··· Data shown ···

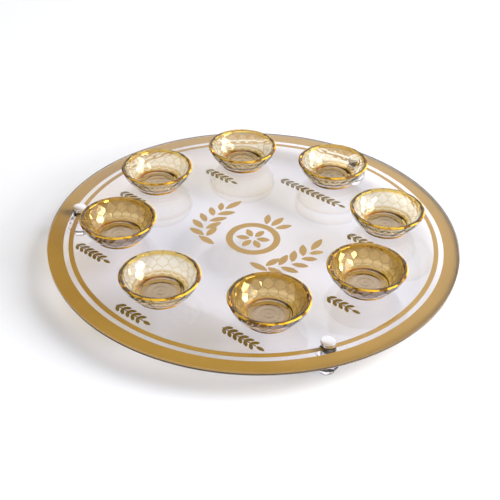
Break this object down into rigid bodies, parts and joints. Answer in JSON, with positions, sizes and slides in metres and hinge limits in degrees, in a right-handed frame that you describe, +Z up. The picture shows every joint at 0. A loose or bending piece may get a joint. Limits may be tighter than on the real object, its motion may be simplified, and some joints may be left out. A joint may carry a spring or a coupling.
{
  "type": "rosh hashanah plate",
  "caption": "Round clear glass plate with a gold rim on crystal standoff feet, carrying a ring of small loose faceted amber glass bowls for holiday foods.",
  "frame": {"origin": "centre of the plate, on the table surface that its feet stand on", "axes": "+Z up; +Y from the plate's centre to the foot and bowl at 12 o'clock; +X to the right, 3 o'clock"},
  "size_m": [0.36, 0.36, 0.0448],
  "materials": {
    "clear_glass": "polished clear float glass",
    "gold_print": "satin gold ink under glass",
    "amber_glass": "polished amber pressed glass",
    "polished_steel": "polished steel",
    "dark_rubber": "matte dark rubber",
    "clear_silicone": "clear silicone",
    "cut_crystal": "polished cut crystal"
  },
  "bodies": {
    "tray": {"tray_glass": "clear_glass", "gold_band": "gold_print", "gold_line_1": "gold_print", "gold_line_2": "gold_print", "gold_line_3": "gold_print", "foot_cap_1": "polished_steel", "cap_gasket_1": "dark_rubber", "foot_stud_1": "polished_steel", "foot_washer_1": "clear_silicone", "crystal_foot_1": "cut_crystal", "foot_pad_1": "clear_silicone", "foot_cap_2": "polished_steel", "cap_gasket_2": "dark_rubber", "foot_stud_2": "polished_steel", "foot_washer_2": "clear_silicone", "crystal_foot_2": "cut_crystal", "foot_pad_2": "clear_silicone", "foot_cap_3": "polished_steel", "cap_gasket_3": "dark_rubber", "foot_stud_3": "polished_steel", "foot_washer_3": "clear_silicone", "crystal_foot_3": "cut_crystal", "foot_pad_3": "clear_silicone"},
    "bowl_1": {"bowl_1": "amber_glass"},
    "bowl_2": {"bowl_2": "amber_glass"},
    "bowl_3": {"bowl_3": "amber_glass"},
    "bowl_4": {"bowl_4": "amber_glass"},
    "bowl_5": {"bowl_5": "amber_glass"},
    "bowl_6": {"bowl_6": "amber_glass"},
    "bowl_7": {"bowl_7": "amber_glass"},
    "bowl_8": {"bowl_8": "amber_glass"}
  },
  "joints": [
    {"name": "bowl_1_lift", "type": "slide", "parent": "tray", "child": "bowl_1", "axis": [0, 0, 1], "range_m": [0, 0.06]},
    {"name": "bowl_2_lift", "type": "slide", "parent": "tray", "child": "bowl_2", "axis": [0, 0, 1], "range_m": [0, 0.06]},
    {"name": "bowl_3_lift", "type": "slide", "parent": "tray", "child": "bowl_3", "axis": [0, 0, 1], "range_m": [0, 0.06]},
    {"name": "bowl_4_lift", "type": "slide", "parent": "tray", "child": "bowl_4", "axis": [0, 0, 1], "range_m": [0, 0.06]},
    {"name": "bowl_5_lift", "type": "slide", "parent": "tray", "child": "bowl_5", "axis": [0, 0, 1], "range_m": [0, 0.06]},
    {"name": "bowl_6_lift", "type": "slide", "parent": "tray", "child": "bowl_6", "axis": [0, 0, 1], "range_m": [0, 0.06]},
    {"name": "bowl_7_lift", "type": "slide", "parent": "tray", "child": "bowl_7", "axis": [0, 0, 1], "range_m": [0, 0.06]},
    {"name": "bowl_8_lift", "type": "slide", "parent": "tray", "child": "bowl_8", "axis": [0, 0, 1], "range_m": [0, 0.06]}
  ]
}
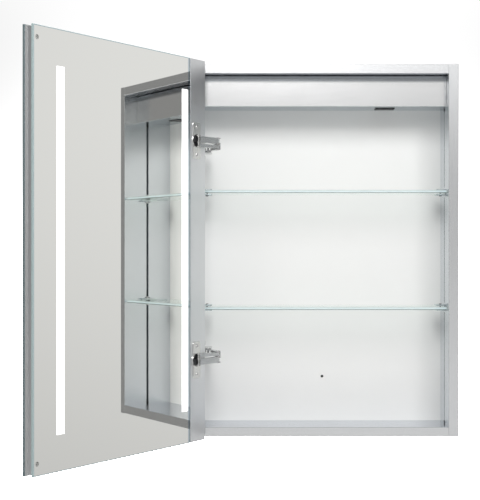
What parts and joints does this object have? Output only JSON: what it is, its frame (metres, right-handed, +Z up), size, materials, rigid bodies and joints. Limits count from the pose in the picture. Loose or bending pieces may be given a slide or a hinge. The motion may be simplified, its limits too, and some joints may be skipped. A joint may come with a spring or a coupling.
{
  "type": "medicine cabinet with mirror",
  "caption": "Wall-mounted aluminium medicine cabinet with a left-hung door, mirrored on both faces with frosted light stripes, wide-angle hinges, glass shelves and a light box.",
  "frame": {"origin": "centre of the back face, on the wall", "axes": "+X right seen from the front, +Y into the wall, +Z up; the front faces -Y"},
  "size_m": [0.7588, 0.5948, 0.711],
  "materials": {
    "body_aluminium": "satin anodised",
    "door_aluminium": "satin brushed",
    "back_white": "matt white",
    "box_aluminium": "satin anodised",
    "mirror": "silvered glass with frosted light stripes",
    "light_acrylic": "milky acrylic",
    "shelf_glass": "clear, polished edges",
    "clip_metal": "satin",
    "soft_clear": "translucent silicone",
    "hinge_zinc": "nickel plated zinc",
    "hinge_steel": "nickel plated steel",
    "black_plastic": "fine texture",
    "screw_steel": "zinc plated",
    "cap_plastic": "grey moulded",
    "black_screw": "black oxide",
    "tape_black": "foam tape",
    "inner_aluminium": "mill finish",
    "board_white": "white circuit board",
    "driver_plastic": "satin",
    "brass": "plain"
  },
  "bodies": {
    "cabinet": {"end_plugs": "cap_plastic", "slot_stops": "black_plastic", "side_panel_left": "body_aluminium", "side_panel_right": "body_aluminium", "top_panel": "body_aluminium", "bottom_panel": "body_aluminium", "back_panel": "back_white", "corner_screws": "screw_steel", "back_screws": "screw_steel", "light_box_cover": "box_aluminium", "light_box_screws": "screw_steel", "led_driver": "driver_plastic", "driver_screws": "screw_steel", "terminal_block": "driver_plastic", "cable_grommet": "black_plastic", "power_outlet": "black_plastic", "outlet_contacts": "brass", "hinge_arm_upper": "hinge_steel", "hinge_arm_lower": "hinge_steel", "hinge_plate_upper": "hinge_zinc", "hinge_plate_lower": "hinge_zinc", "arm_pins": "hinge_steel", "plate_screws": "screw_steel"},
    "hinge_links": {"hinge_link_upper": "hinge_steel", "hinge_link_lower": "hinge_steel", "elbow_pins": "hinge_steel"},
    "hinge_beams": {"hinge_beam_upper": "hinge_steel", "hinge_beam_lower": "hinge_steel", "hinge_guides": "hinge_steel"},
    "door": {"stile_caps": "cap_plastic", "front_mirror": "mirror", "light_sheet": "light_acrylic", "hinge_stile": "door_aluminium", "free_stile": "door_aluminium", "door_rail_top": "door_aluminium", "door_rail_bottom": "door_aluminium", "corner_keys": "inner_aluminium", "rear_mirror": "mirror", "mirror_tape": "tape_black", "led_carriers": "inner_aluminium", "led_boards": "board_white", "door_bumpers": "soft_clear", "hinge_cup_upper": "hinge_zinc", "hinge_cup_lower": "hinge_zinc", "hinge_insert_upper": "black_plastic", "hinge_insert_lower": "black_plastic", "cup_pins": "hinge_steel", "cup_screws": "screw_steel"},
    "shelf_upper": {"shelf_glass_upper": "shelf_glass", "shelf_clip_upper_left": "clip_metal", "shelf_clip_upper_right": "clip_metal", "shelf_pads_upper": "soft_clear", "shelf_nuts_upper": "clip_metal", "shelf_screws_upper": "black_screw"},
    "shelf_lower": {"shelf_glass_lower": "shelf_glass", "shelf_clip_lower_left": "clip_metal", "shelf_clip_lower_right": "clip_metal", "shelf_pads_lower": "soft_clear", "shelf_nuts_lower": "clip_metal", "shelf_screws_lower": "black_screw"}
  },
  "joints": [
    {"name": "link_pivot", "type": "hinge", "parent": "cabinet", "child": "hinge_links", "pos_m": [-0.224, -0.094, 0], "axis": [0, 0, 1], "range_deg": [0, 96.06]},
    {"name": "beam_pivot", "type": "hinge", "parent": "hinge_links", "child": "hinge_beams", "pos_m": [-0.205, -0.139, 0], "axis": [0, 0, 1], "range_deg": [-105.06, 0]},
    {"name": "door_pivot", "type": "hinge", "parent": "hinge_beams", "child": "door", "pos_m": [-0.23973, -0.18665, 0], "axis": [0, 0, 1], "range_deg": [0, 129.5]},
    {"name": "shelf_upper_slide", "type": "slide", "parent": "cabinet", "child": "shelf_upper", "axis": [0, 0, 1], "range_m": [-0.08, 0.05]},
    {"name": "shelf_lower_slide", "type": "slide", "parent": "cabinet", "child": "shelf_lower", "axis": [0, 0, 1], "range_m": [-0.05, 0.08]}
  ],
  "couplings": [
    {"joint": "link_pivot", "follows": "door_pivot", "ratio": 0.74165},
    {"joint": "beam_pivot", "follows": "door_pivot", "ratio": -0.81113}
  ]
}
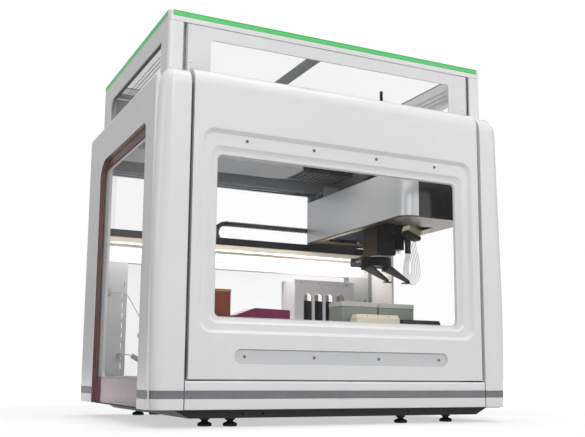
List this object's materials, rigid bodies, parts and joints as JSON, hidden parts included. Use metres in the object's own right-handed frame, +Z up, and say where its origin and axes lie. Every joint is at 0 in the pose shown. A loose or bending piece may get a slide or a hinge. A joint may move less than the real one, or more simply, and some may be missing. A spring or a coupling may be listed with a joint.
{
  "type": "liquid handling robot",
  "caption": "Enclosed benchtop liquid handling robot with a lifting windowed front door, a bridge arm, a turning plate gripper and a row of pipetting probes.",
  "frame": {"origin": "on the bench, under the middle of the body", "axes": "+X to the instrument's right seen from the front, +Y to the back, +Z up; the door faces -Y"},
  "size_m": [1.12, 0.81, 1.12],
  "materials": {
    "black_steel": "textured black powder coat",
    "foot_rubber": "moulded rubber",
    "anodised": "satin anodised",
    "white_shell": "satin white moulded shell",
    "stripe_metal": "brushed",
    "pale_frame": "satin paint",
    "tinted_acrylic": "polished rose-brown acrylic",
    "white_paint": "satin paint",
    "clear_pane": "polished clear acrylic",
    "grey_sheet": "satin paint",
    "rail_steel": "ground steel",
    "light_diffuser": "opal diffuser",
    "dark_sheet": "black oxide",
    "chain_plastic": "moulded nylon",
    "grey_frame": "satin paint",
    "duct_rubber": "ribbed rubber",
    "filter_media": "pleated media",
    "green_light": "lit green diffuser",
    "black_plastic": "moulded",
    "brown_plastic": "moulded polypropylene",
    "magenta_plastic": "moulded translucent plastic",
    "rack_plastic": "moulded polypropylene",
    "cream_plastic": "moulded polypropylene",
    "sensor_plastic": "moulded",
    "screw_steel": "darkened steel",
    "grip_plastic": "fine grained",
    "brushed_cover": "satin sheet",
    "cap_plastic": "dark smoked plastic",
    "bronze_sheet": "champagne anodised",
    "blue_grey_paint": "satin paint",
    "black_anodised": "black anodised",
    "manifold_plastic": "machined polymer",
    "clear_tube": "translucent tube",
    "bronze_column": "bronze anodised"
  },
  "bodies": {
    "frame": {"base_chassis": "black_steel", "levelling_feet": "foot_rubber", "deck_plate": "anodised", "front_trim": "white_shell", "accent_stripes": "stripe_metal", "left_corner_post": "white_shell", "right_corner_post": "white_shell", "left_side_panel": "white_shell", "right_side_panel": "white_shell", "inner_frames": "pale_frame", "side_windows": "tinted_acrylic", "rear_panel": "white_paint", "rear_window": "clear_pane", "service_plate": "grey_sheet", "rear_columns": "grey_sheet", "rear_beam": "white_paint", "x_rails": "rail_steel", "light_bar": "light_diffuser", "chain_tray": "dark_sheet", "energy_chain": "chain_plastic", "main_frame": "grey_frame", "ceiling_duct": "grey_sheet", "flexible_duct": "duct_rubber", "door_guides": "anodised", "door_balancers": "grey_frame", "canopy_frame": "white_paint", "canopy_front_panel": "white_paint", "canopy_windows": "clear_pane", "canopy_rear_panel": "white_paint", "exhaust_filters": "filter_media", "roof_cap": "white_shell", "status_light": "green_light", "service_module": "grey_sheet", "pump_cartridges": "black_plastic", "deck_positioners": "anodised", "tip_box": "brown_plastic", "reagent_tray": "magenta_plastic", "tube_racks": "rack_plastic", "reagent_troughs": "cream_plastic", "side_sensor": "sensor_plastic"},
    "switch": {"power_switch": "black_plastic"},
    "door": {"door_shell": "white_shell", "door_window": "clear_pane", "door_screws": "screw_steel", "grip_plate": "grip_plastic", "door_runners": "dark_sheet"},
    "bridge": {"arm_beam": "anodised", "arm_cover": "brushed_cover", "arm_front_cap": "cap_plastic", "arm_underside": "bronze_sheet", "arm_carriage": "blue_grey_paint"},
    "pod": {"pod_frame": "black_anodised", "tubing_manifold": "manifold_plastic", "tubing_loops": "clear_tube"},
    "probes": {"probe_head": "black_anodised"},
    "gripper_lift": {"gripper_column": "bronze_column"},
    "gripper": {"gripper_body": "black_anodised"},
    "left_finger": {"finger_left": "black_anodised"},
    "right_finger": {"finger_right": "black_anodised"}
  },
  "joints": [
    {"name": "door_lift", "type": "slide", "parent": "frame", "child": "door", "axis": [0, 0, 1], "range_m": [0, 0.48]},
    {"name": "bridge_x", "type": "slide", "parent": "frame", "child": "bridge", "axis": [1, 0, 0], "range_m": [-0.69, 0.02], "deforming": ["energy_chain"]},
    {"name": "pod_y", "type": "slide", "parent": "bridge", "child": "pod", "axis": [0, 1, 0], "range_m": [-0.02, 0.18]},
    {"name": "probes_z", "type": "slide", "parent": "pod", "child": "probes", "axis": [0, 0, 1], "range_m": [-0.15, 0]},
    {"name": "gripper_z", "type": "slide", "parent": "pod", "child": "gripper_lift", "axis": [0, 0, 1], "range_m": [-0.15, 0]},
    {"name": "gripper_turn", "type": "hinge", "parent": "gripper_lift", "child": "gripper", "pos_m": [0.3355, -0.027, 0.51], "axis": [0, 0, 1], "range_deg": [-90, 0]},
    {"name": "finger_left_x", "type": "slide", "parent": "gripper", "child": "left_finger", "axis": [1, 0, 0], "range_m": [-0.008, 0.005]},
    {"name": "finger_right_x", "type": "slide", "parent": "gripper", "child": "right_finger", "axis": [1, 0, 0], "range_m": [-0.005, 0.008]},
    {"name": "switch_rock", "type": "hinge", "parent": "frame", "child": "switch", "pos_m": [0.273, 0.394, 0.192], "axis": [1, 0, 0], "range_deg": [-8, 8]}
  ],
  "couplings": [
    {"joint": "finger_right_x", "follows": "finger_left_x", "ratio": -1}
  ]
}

···

> [Your instructions]:
Go through the entries above and copy every line containing "picture".

> [Expected output]:
Break this object down into rigid bodies, parts and joints. Answer in JSON, with positions, sizes and slides in metres and hinge limits in degrees, in a right-handed frame that you describe, +Z up. The picture shows every joint at 0. A loose or bending piece may get a joint. Limits may be tighter than on the real object, its motion may be simplified, and some joints may be left out. A joint may carry a spring or a coupling.
What parts and joints does this object have? Output only JSON: what it is, its frame (metres, right-handed, +Z up), size, materials, rigid bodies and joints. Limits count from the pose in the picture. Loose or bending pieces may be given a slide or a hinge. The motion may be simplified, its limits too, and some joints may be skipped. A joint may come with a spring or a coupling.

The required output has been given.